For Argentina’s display, designer Cristián Mohaded also examines materials by looking at the Simbol, a plant that grows in the provinces in the northwest of the country. Over the summer, the Simbol produces brightly-hued fibres which the designer has woven into traditional baskets. “Mother nature offers us everything,” Mohaded says. “We just have to go to the fields and work with out hands.”
Materials are a common thread among the pavilions. Germany’s installation presents colourful plastic spoons as archaeological artefacts. Spoon Archaeology is prompted by the EU’s ban on plastic cutlery, which came into effect at the start of this year. Designed by Peter Eckhart and Kai Linke, the installation hopes to make people consider the effects of a throwaway society. Describing the objects as “anthropological witnesses of an era that is about to end” (the UK currently has no plans to effect a similar ban), the installation is accompanied by video which shows how other cultures eat – such as countries where people consume food with their hands.
The Design in an age of Crisis gallery tackles the design response to Covid-19, by exploring existing problems that the pandemic has worsened, from health to social inequality. Submissions include Belgium’s Guy Bastijns’ bicycle trailers made from reclaimed materials, which aim to side-step the energy-intensive process of recycling. Meanwhile, Waste into value, from Portuguese studio Matter, hopes to provide alternative furniture and packaging material by reusing waste. A shortlist is on view at the exhibition, though all projects are featured in an online gallery.
More conceptual projects include Finland’s Empathy Echo Chamber which seeks to challenge the polarisation and isolation, fuelled by the information age. Inside Enni-Kukka Tuomala’s inflatable and reflective installation, visitors are encouraged to share their perspectives and step outside their viewpoints. Metronome, from Servaire & Co and Alter-Projects, is a multi-sensory exhibition which uses sound and smell as a way to prompt visitors’ memories with a sleek, swinging metronome.
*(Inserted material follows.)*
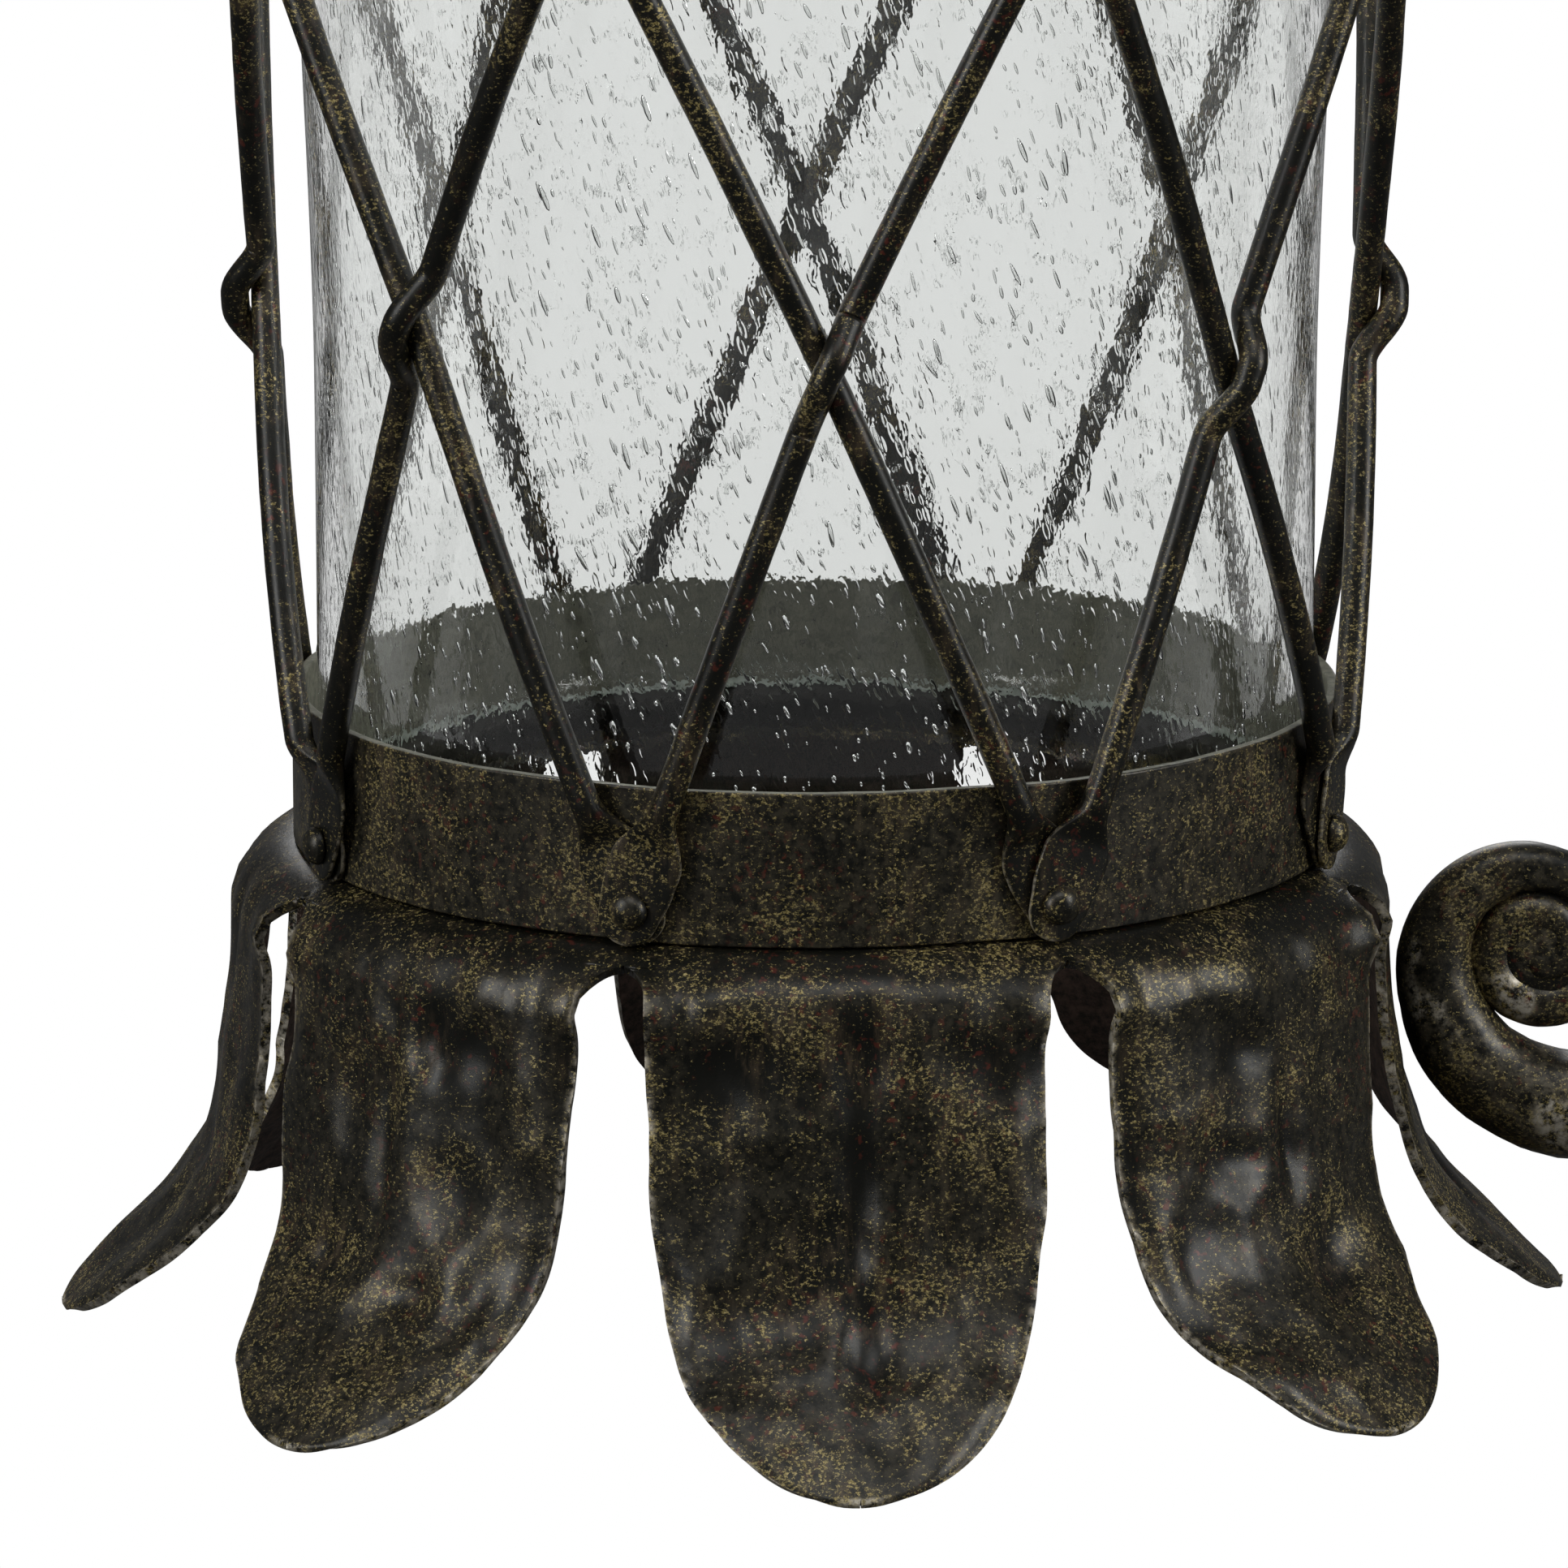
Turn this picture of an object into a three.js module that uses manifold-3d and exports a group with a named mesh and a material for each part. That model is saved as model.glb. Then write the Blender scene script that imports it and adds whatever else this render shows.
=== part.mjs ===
// Wall torch: a flared cage of riveted iron bars round a seeded glass chimney, with a skirt of eight
// petals, held on a C-scroll wall bracket. A lamp-oil canister hangs in the lift-off top plate.
// Millimetres, +Z up. The wall is the plane x = 0, and the torch stands on its -X side.
import * as THREE from "three";
import { mergeGeometries, mergeVertices } from "three/addons/utils/BufferGeometryUtils.js";
import Module from "manifold-3d";

const wasm = await Module();
wasm.setup();

// ---------------------------------------------------------------- driving dimensions
// Heights named UP are measured from the lower band's bottom edge.
const GAP = 0.3; // clearance between pieces that touch
const ROUND_SIDES = 40; // sides of the turned rings
const WALL_SPAN = 185; // lower band's face to the wall
const PLATE_DROP = 24; // wall plate's centre below the middle of the cage
const TURN = THREE.MathUtils.degToRad(0.9); // the first crossing's angle from the -Y side
const FOOT_TURN = THREE.MathUtils.degToRad(2.2); // lower rivets and petals are turned this much further
const PETALS = 8;
const PITCH = (2 * Math.PI) / PETALS;

const BAND_R = 116; // lower band, outside
const BAND_H = 33.5;
const BAND_T = 2.5;
const FLARE = 18; // how much wider the top band is than the lower band
const FLARE_FROM = 96; // heights between which the cage and the glass flare
const FLARE_TO = 310;

const ROD_D = 6.35;
const ROD_STANDOFF = 4.3; // rod centre line outside the band's face
const PADDLE_W = 13.5; // flattened rod ends
const PADDLE_T = 1.6;
const PADDLE_L = 32;
const RIVET_INSET = 7.5; // rivet centre from the band's free edge
const FIRST_ROW_UP = 122; // first row of crossings
const ROW_STEP = 107;
const HAND_SET = [3, -4, -3, -1, -2, -1, -3, 6]; // each first-row crossing above or below its row
const JOGGLE_FLAT = 2.5; // half length of the step of an over bar across an under bar
const JOGGLE_END = 12;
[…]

A tribute to the African diaspora
One of the most show-stopping installations is the pavilion for the African diaspora, created by multidisciplinary designer Ini Archibong. The sail-life structure is inspired by the mythology of the conch and cowrie shells, sea snails that are used for decoration and are sourced along the African coast and used as a tool for trade. “This is the first time my identity had anything to do with the project overtly,” Archibong said at the opening. “I was being asked to represent a country or a flag or a group of people. It caused me to reflect on who I am in this world.”
Archibong, who has Nigerian parents, grew up in California, and has lived in Singapore and Switzerland explains that the question of where he’s from has always been a difficult one to answer. Describing the education structure as a “gathering place for the people of the diaspora living in London”, Archibong dedicated it to all those people he feels kinship with.
“This was the first project that wasn’t about me as a designer,” he adds. “It was about everyone else that made it possible for me to create this, and that is the people of the diaspora.”